I keep hearing about autonomous AI teams orchestrating retrieval and generation across multiple sources, and it sounds impressive. But I’m wondering if I’m seeing the real value or just the marketing version of what’s actually happening.
When I break down the RAG workflows I’ve built so far, most of the actual work is pretty straightforward. Connect to data source. Define retrieval logic. Generate response. The coordination between retrieval and generation isn’t really that complicated—it’s mostly retrieval happens first, then generation uses what was retrieved.
But I’ve started thinking about more complex scenarios. What if your retrieval needs to pull from multiple sources and decide which sources are most authoritative? What if you need to validate that the retrieved information actually answers the question before you generate? What if your generation needs to explicitly cite which source each claim came from?
That’s where I think autonomous AI teams might actually change the equation. Instead of linear retrieval-then-generate, you could have retrieval agents, validation agents, and generation agents all coordinating the same workflow.
I’m genuinely curious though—how much of this is real problem-solving versus architectural flourish? Does autonomous coordination actually simplify RAG workflows for most teams, or is it solving edge cases? And where does the complexity actually hide in these multi-agent setups?
You’re asking exactly the right question. Most basic RAG is indeed linear—retrieve, generate, done. But that’s also where most RAG systems start failing in production.
Here’s what autonomous AI teams actually solve: when your RAG needs to handle ambiguity or complexity. Like your multi-source validation example—one agent retrieves potential sources, another validates quality and relevance, another prioritizes authoritative sources, then generation happens with confidence that the context is solid.
With Latenode, you visualize this in the builder. Agent one connects to Agent two, which connects to Agent three. It’s not hidden infrastructure—you see the workflow and the logic flows naturally. Each agent specializes in one task, they coordinate through the workflow.
For simple Q&A, linear retrieval-generation is fine. But for knowledge-base support, compliance-heavy workflows, or multi-source scenarios, autonomous coordination stops RAG from becoming a credibility nightmare.
The power is that you build this visually. No complex orchestration code. Just describe what each agent does, and they work together.
I think the distinction you’re making is important. Basic RAG coordination is genuinely simple. But that simplicity often masks downstream problems—poor retrieval leading to garbage generation, multiple sources contradicting each other, citations that are wrong.
Where multi-agent coordination becomes valuable is when you can’t afford those problems. Compliance workflows, legal document review, financial decision support—these scenarios need validation and prioritization built in. That’s when separate agents handling retrieval validation, authority ranking, and generation become practical rather than over-engineered.
For standard support or Q&A, I’d probably not bother with full autonomous orchestration. The complexity wouldn’t justify itself. But once your RAG gets business-critical, autonomous teams handling specific concerns starts looking reasonable.

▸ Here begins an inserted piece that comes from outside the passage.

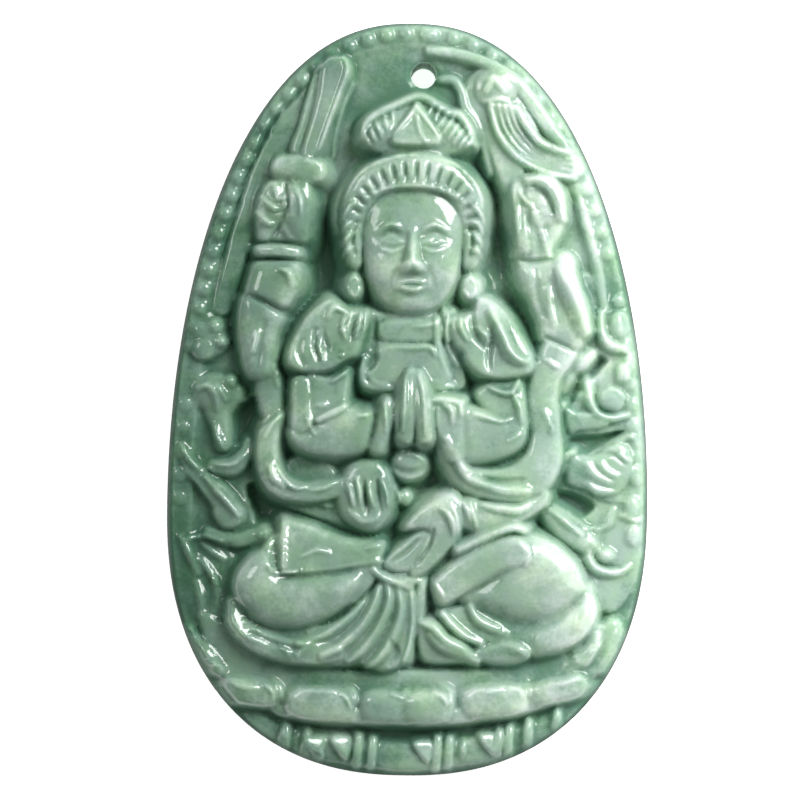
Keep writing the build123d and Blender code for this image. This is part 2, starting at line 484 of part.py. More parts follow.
def carve_hands(stone):
    # Knot under the hands
    stone.dome(1, -63, 19, 18, 62, 16)
    # Two palms pressed together, with a thumb and a cuff beside them
    stone.ridge([(2, 25, 5, 82), (0, 8, 8, 92), (-2, -14, 10, 96), (-3, -34, 9, 90)], 0.7)
    stone.ridge([(9, 23, 5, 84), (12, 6, 7, 94), (14, -14, 8, 98), (16, -36, 8, 92)], 0.7)
    stone.ridge([(-20, -4, 5, 80), (-23, -22, 7, 87), (-30, -47, 8, 82)], 0.7)
    stone.panel([(25, 0, 76), (40, -2, 78), (55, -5, 80), (54, -30, 82), (55, -56, 80), (40, -60, 76),
                 (33, -44, 78), (27, -22, 78)], 6, 0.6)
    # Lower left hand
    stone.panel([(-64, -76, 66), (-54, -63, 68), (-36, -58, 70), (-22, -66, 70), (-15, -84, 70),
                 (-16, -110, 70), (-26, -127, 68), (-36, -131, 66), (-50, -127, 66), (-64, -116, 66),
                 (-70, -96, 64)], 14, 0.6)
    stone.dome(-3, -97, 8, 9, 44, 8)
    # Lower right hand, reaching down to the left
    stone.panel([(12, -130, 68), (22, -131, 70), (20, -142, 70), (9, -157, 70), (3, -169, 68),
                 (-13, -169, 66), (-23, -164, 64), (-18, -154, 65), (-2, -140, 67)], 6, 0.5)
    stone.panel([(-2, -127, 70), (6, -113, 74), (22, -101, 78), (44, -92, 79), (53, -104, 80),
                 (52, -130, 79), (36, -152, 77), (14, -173, 72), (3, -171, 70), (9, -159, 72),
                 (17, -143, 75), (23, -131, 76), (16, -127, 74)], 7, 0.6)


def carve_head(stone):
    # Ears and ear drops
    for side in (-1, 1):
        mid = 2 + 57 * side
        stone.ridge([(mid, 176, 6, 60), (mid + 3 * side, 158, 9, 66), (mid, 136, 8, 60)], 0.6)
        stone.dome(mid + side, 111, 11, 15, 60, 14)
    # Crown, with a lobe each side of its middle leaf
    stone.panel([(-48, 250, 64), (-47, 262, 62), (-40, 272, 60), (-28, 281, 58), (-12, 289, 56),
                 (3, 294, 56), (15, 293, 56), (28, 285, 58), (42, 277, 60), (54, 265, 62),
                 (60, 249, 66), (34, 240, 74), (3, 238, 78), (-30, 240, 72)], 16, 0.7, 2)
    stone.dome(-27, 262, 16, 12, 70, 10, 20)
    stone.dome(34, 261, 16, 13, 73, 10, -20)
    stone.panel([(5, 292, 64), (12, 284, 68), (27, 256, 80), (20, 250, 82), (-12, 250, 82),
                 (-19, 256, 80), (-2, 284, 68)], 5, 0.6)
    # Hair round the forehead
    stone.ridge([(-55, 152, 9, 62), (-57, 176, 12, 68), (-49, 201, 15, 76), (-30, 218, 16, 81),
                 (2, 224, 17, 83), (34, 218, 16, 81), (53, 201, 15, 76), (61, 176, 12, 68),
                 (59, 152, 9, 62)], 0.5)


def carve_face(stone):
    """A calm, even face: thirds from hairline to brow, nose and chin, each eye one fifth of it wide."""
    mid = 2
    stone.dome(mid, 149, 49, 66, 79, 22, 0, 2.2, 2.6, 0.12)
    stone.swell(mid, 96, 16, 10, 5)
    for side in (-1, 1):
        stone.swell(mid + 25 * side, 132, 17, 20, 5)
        stone.swell(mid + 20 * side, 160, 14, 9, -6)
        stone.swell(mid + 20 * side, 153, 12, 6, 6)
    stone.fold([(mid, 170, 6, 0), (mid, 158, 7, 8), (mid, 142, 9, 20), (mid, 131, 11, 23),
                (mid, 123, 11, 0)])
    stone.swell(mid, 112, 17, 6, 7)


def carved_height(x, y):
    """The whole carving over points in squares, in millimetres over the deepest ground."""
    stone = Relief(x, y)
    edge_x, edge_y = outline(np.linspace(0, 2 * np.pi, 361))
    edge = from_line(x, y, edge_x, edge_y)
    carve_ground(stone, edge)
    carve_border(stone, edge)
    for carve in (carve_left_arm, carve_right_arm, carve_left_gifts, carve_right_gifts, carve_lotus,
                  carve_robe, carve_ribbons, carve_torso, carve_hands, carve_head, carve_face):
        carve(stone)
    # The front edge is rounded over
    run = edge * SQUARE / FRONT_ROUND
    shelf = FRONT_LOW + (FRONT_TOP - FRONT_LOW) * np.sqrt(1 - (1 - np.minimum(run, 1)) ** 2)
    return np.clip(stone.height, 0, shelf / 100 * RELIEF + FRONT_RISE * np.maximum(run - 1, 0))


def plan_points():
    """Grid corners over the plate: a square grid drawn into a disc, then stretched to the outline."""
    across, upward = np.meshgrid(np.linspace(-1, 1, COLUMNS + 1), np.linspace(-1, 1, ROWS + 1))
    wide = abs(across) > abs(upward)
    long_side = np.where(wide, across, upward)
    share = np.where(wide, upward, across) / np.where(long_side == 0, 1, long_side)
    turn = np.where(wide, share, 2 - share) * np.pi / 4
    u, v = long_side * np.cos(turn), long_side * np.sin(turn)
    edge_x, edge_y = outline(np.linspace(-np.pi, np.pi, 2001))
    facing = np.unwrap(np.arctan2(edge_y / HALF_UP, edge_x / HALF_ACROSS))
    reach = np.interp(np.arctan2(v, u), facing, np.hypot(edge_x / HALF_ACROSS, edge_y / HALF_UP),
            period=2 * np.pi)
    return u * reach * HALF_ACROSS, v * reach * HALF_UP


def triangle(a, b, c):
    return Face(Wire.make_polygon([tuple(a), tuple(b), tuple(c)], close=True))


def carved_plate():
    x, y = plan_points()
    height = np.zeros(x.shape)
    for dx in (-PATCH, 0, PATCH):
        for dy in (-PATCH, 0, PATCH):
            height += carved_height((x + dx).ravel(), (y + dy).ravel()).reshape(x.shape) / 9
    up = HEIGHT / SQUARES_UP
    front = np.stack([x * SQUARE, y * up, FLOOR_THICKNESS + height], axis=2)
    faces = []
    for row in range(ROWS):
        for column in range(COLUMNS):
            a, b = front[row, column], front[row, column + 1]
            d, c = front[row + 1, column], front[row + 1, column + 1]
            if np.linalg.norm(a - c) < np.linalg.norm(b - d):
                faces += [triangle(a, b, c), triangle(a, c, d)]
            else:
                faces += [triangle(a, b, d), triangle(b, c, d)]
    # Side of the plate, in a straight ring and a bevel down to the back
    rim = np.concatenate([front[0, :-1], front[:-1, -1], front[-1, :0:-1], front[:0:-1, 0]])
    waist = rim * (1, 1, 0) + (0, 0, BACK_ROUND)
    back = rim * (1 - 2 * BACK_ROUND / WIDTH, 1 - 2 * BACK_ROUND / HEIGHT, 0)
    for upper, lower in ((rim, waist), (waist, back)):
        for n in range(len(rim)):
            m = (n + 1) % len(rim)
            faces += [triangle(upper[n], lower[n], lower[m]), triangle(upper[n], lower[m], upper[m])]
    faces.append(Face(Wire.make_polygon([tuple(p) for p in back], close=True)))
    return Solid(Shell(faces))


def cord_hole():
    middle = Pos(HOLE_ASIDE, HEIGHT / 2 - HOLE_FROM_TOP, (FLOOR_THICKNESS + RELIEF) / 2)
    return middle * Cylinder(HOLE_DIAMETER / 2, 2 * (FLOOR_THICKNESS + RELIEF))


plate = carved_plate()
with SkipClean():
    pendant = plate - cord_hole()
os.makedirs("parts", exist_ok=True)
export_step(pendant.solids()[0], "parts/jade_pendant.step")
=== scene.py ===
from math import atan, pi, radians

import bpy
import numpy as np
from bpy.props import FloatProperty, FloatVectorProperty, PointerProperty
from mathutils import Euler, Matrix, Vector


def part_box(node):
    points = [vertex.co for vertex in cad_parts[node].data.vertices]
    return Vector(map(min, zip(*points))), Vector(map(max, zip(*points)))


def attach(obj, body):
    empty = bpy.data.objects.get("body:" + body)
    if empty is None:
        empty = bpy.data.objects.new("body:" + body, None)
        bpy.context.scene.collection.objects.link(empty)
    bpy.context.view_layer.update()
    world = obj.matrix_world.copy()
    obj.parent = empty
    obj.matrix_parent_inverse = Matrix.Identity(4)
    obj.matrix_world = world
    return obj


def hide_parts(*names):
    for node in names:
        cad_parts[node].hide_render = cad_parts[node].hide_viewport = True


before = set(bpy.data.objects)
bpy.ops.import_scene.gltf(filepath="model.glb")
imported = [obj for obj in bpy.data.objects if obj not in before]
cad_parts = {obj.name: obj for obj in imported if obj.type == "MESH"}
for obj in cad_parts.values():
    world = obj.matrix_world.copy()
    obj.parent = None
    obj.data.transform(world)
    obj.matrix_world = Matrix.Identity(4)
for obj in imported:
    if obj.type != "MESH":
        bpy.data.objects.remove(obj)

bl_info = {
    "name": "Jade Pendant",
    "version": (1, 0, 0),
    "blender": (4, 5, 0),
    "location": "View3D > Sidebar > Pendant",
    "description": "Carves a jade pendant in relief and lights it on a pale table",
    "category": "Add Mesh",
}

# The plate lies on its flat back: X to the right, Y to its top, Z out of the carving.
# The drawing is squared up, with squares counted from the middle of the plate. The tables give
# places and half-widths in squares, and tops in hundredths of the relief. Other lengths are
# millimetres.
PLATE_LOW, PLATE_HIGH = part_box("jade_pendant")
MM = 0.001
WIDTH = (PLATE_HIGH.x - PLATE_LOW.x) / MM
HEIGHT = (PLATE_HIGH.y - PLATE_LOW.y) / MM
WIDEST_FROM_FOOT = 20.1
FLOOR_THICKNESS = 2.4
RELIEF = 5.4
BACK_ROUND = 0.5
FRONT_ROUND = 0.95
FRONT_LOW = 6
FRONT_TOP = 44
FRONT_RISE = 9.0
SQUARES_ACROSS = 479.0
SQUARES_UP = 750.0
SIDE_POWER = 2.3
CROWN_POWER = 2.05
DRAFT = 3.0
BLEND = 0.3
GROUND = 18
GROUND_RISE = 8
GROUND_RISE_REACH = 40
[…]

The complexity in multi-agent RAG doesn’t hide in coordination—it hides in defining what each agent should actually do. Linear retrieval-generation is simple because the responsibilities are clear. Once you add validation, prioritization, and verification, you need clear logic for each stage.

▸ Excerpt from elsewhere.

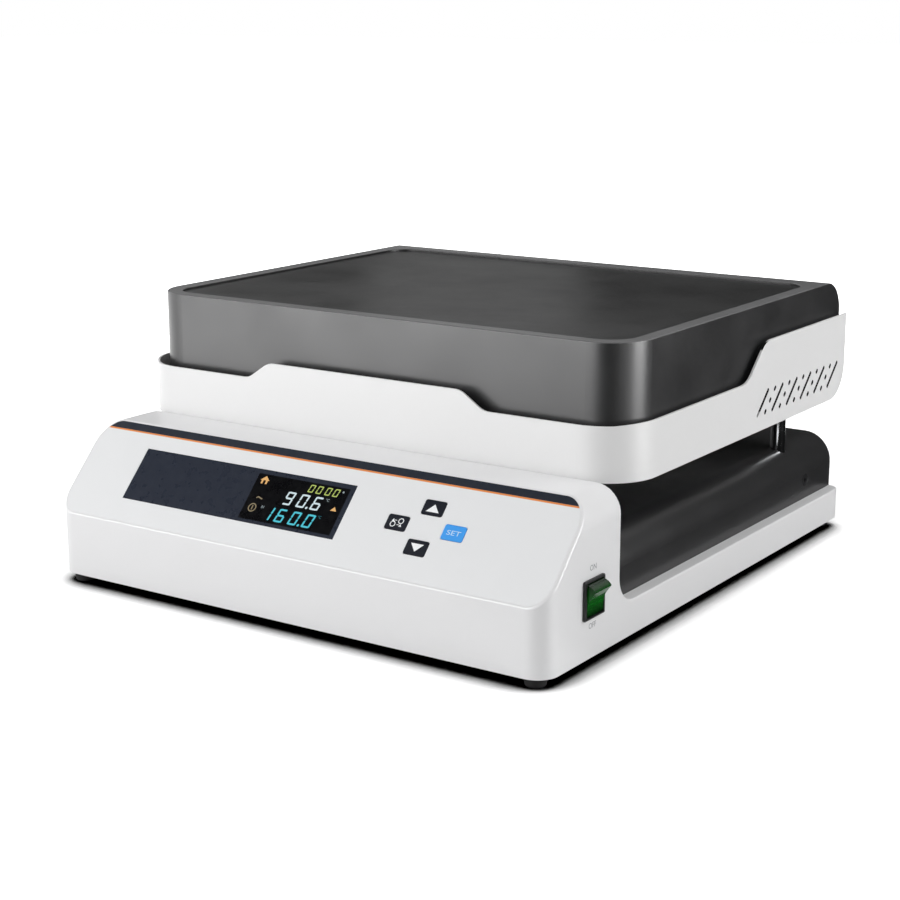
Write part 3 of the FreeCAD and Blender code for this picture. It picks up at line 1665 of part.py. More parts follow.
def front_step_cutter():
    """What is above the stepped top edge of the shield's front, through both its sheets."""
    low = shield_low_z
    middle = low + shield_middle_rise
    side = low + shield_corner_rise
    wide = plate_width
    inner = shield_middle_half_width
    outer = inner + shield_front_ramp
    corner = plate_width / 2 + shield_gap
    y = plate_front_y - shield_front_extra_gap - shield_offset - 1
    right = [(inner, middle), (outer, low), (corner - shield_corner_run, low)]
    right += [(corner, side), (wide, side)]
    points = [(-x, z) for x, z in reversed(right)] + right

    def to_point(x, z):
        return vec(x, y, z)

    edges = stepped_outline(points, shield_front_step_radius, to_point)
    closing = [points[-1], (wide, plate_top), (-wide, plate_top), points[0]]
    edges += Part.makePolygon([to_point(*place) for place in closing]).Edges
    depth = plate_front_y + plate_corner_radius - y
    return Part.Face(Part.Wire(edges)).extrude(Y_AXIS * depth)


def side_step_cutter():
    """What is above the stepped top edge of the shield's sides."""
    low = shield_low_z + shield_corner_rise
    high = shield_low_z + shield_rear_rise
    start = plate_front_y + shield_side_ramp_start
    far = plate_rear_y + shield_gap
    near = plate_front_y + plate_corner_radius
    points = [(near, low), (start, low), (start + shield_side_ramp, high), (far, high)]
    x = -plate_width

    def to_point(y, z):
        return vec(x, y, z)

    edges = stepped_outline(points, shield_side_step_radius, to_point)
    closing = [points[-1], (far, plate_top), (near, plate_top), points[0]]
    edges += Part.makePolygon([to_point(*place) for place in closing]).Edges
    return Part.Face(Part.Wire(edges)).extrude(X_AXIS * 2 * plate_width)


def rear_corner_cutter():
    """Rounds the lower rear corner of both sides of the shield."""
    radius = shield_rear_corner_radius
    rear = plate_rear_y - shield_rear_shortfall
    wide = plate_width
    high = shield_bottom + radius
    corner = box((-wide, rear - radius, shield_bottom - 1), (wide, rear + 1, high))
    round_part = rod(radius, vec(-wide, rear - radius, high), X_AXIS, 2 * wide)
    return corner.cut(round_part)


def slanted_slot(y, z, length):
    """A round-ended slot through both sides of the shield that leans to the rear."""
    angle = math.degrees(math.atan2(vent_rise, vent_run))
    wide = plate_width
    half = vent_width / 2
    slot = rounded_block(-half, half, 0, length, -wide, wide, half - round_end_shortfall)
    slot.rotate(vec(0, 0, 0), Y_AXIS, 90)
    slot.rotate(vec(0, 0, 0), X_AXIS, angle)
    slot.translate(vec(0, y, z))
    return slot


def vent_slots():
    """Long slots with a column of short dashes between each two."""
    length = math.hypot(vent_rise, vent_run) + vent_width / 2
    slots = []
    first_y = plate_rear_y - vent_first_from_rear
    low = shield_bottom + vent_bottom_height
    for step in range(vent_count):
        y = first_y + step * vent_pitch
        slots.append(slanted_slot(y, low, length))
        if step == vent_count - 1:
            continue
        for row in range(vent_dash_rows):
            share = row / (vent_dash_rows - 1)
            rise = (vent_rise - vent_dash_length / 2) * share
            run = vent_pitch / 2 + rise * vent_run / vent_rise
            slots.append(slanted_slot(y + run, low + rise, vent_dash_length))
    return slots


def shield_screw_places():
    x = plate_width / 2 - shield_flange / 2
    first = plate_front_y + plate_corner_radius + shield_flange
    last = plate_rear_y - shield_rear_corner_radius - shield_flange
    places = []
    for side in (-1, 1):
        for step in range(3):
            places.append((side * x, first + step * (last - first) / 2))
    return places


def heat_shield():
    inside = shield_wall(shield_gap).translated(vec(0, 0, shield_sheet))
    wall = shield_wall(shield_offset).cut(inside)
    rear = plate_rear_y - shield_rear_shortfall
    # The flange turns inwards under the pan, so the floor is cut away inside it.
    half = plate_width / 2 - shield_flange
    wall = wall.cut(rounded_block(
        -half, half, plate_front_y + shield_flange, rear + 5,
        shield_bottom - 1, shield_bottom + 2 * shield_sheet,
        plate_corner_radius - shield_flange / 2, 0,
    ))
    inside_half = plate_width / 2 + shield_gap
    wall = wall.cut(box(
        (-inside_half, rear - shield_gap, shield_bottom + shield_sheet),
        (inside_half, rear + 1, plate_top),
    ))
    wall = wall.cut(front_step_cutter()).cut(side_step_cutter()).cut(rear_corner_cutter())
    wall = wall.cut(group(vent_slots()))
    holes = []
    for x, y in shield_screw_places():
        holes.append(rod(screw_hole_radius, vec(x, y, shield_bottom), Z_AXIS, shield_sheet))
    return wall.cut(group(holes))


def shield_screws():
    screws = []
    for x, y in shield_screw_places():
        head = rod(screw_m3, vec(x, y, shield_bottom - screw_m3 / 2), Z_AXIS, screw_m3 / 2)
        shank = rod(screw_m3 / 2, vec(x, y, shield_bottom), Z_AXIS, shield_sheet + 2 * screw_m3)
        screws.append(merge([head, shank]))
    return group(screws)


def all_nodes():
    nodes = {
        "graphite_plate": graphite_plate(),
        "heat_shield": heat_shield(),
        "shield_screws": shield_screws(),
        "head_pan": head_pan(),
        "insulation_board": insulation_board(),
        "clamp_plate": clamp_plate(),
        "heater_left": heating_element(-1),
        "heater_right": heating_element(1),
        "temperature_probe": temperature_probe(),
        "overheat_cutout": overheat_cutout(),
        "plate_bolts": plate_bolts(),
        "head_nuts": head_nuts(),
        "base_nuts": base_nuts(),
        "console_housing": console_housing(),
        "panel_overlay": panel_overlay(),
        "display_window": display_window(),
        "display_module": display_module(),
        "key_board": key_board(),
        "tact_switches": tact_switches(),
        "panel_studs": panel_studs(),
        "panel_screws": panel_screws(),
        "switch_body": switch_body(),
        "power_rocker": power_rocker(),
        "base_plate": base_plate(),
        "base_screws": base_screws(),
        "foot_screws": foot_screws(),
        "rear_cover": rear_cover(),
        "cover_screws": cover_screws(),
        "rear_panel": rear_panel(),
        "power_inlet": power_inlet(),
        "inlet_screws": inlet_screws(),
        "fuse_holder": fuse_holder(),
        "heat_sink": heat_sink(),
        "solid_state_relay": solid_state_relay(),
        "transformer": transformer(),
        "control_board": control_board(),
        "board_spacers": board_spacers(),
        "board_screws": board_screws(),
        "terminal_block": terminal_block(),
        "earth_stud": earth_stud(),
    }
    pillar_names = ("front_left", "front_right", "rear_left", "rear_right")
    for name, shape in zip(pillar_names, pillars()):
        nodes["pillar_" + name] = shape
    for name, place in feet_places().items():
        nodes[name] = foot(place)
    for name, place in key_places().items():
        nodes[name] = key(place)
    return nodes


def main():
    os.makedirs("parts", exist_ok=True)
    for name, shape in all_nodes().items():
        shape.exportStep(os.path.join("parts", name + ".step"))
        solids = len(shape.Solids)
        print(name, "solids", solids, "volume", round(shape.Volume), "valid", shape.isValid())


main()
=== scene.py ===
"""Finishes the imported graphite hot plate: a material on every piece, the lit display, the marks on
the keys and beside the switch, and the studio that it is photographed in."""

import json
from collections import namedtuple
from math import pi, radians, sqrt, tan, tau

import bpy
from bpy.props import FloatProperty, FloatVectorProperty, PointerProperty
from mathutils import Matrix, Vector


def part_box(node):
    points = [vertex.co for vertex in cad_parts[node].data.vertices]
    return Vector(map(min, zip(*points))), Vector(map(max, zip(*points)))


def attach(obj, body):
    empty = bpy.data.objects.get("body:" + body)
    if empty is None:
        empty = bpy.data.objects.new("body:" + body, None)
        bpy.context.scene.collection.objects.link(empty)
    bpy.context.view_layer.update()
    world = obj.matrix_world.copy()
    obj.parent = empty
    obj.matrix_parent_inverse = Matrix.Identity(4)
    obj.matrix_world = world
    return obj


bl_info = {
    "name": "Graphite hot plate",
    "version": (1, 0, 0),
    "blender": (4, 5, 0),
    "location": "View3D > Sidebar > Hot plate",
    "description": "Finishes, lit display, key marks and studio for a graphite hot plate",
    "category": "Object",
}

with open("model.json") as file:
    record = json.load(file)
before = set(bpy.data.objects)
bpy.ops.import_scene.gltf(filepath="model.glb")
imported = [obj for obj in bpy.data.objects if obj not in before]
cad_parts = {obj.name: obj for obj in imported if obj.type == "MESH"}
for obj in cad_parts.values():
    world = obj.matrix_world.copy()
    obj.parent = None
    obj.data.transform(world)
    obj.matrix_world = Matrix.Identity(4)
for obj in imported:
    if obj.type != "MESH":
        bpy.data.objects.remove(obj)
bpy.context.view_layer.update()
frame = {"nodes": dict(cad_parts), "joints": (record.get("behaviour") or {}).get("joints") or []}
nodes = frame["nodes"]

MM = 0.001
X_AXIS, Y_AXIS, Z_AXIS = Vector((1, 0, 0)), Vector((0, 1, 0)), Vector((0, 0, 1))
WHITE = (1, 1, 1, 1)

# The part of the shield's sides that holds the vent slots, whose walls there get painted shade, its
# depth and its borders' softness
VENTS_FROM = 60 * MM
VENTS_LOW = 112 * MM
VENTS_TOP = 170 * MM
VENTS_EDGE = 1 * MM
VENTS_DEPTH = 3 * MM

RECESS_DEPTH = 2 * MM
BOARD_THICKNESS = 1.6 * MM

# Where most of a noise's values lie, and the smoothest that a finish gets
NOISE_LOW, NOISE_HIGH = 0.3, 0.7
SMOOTHEST = 0.02

# The slanted panel: the keys' joints give the way in, and so the panel's own axes.
key_joint = next(joint for joint in frame["joints"] if joint["name"] == "key_up_press")
PANEL_OUT = -Vector(key_joint["axis"]).normalized()
PANEL_UP = PANEL_OUT.cross(X_AXIS)

# How much of a lit figure's colour shows in plain light, and how brightly each kind glows
UNLIT_SHARE = 0.2
FIGURE_GLOW = 0.75
DIM_GLOW = 0.7
MARK_GLOW = 0.3
FAINT_GLOW = 0.12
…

The value of autonomous teams emerges in specific scenarios: when you have multiple potential data sources with different authoritative weights, when retrieval must include confidence scoring, when generation must handle conflicting information. These problems exist whether you use autonomous teams or not—the teams just make them explicit by forcing you to design each stage deliberately.
Most RAG workflows don’t encounter these problems frequently enough to justify the coordination overhead. But teams building production systems where wrong answers cost money? That’s where it shifts from over-engineering to necessary design.
Autonomous coordination in RAG contexts serves to formalize multi-stage decision-making that would otherwise require complex prompt engineering or brittle conditional logic. The architectural value emerges when domain requirements demand explicit handling of retrieval validation, source prioritization, or confidence assessment.
From a systems perspective, orchestrated multi-agent approaches offer advantages in maintainability and auditability compared to monolithic generation models trying to handle all concerns simultaneously. However, this comes with increased complexity in workflow design and debugging.
Your observation about linear retrieval-generation being sufficient for most cases is accurate. Autonomous agent coordination is most justified where specific quality or reliability requirements necessitate explicit validation and prioritization stages that simple linear RAG cannot effectively handle.
Coordination complexity justifies itself only with multi-source scenarios requiring validation. Simple retrieval-generation remains superior for straightforward cases.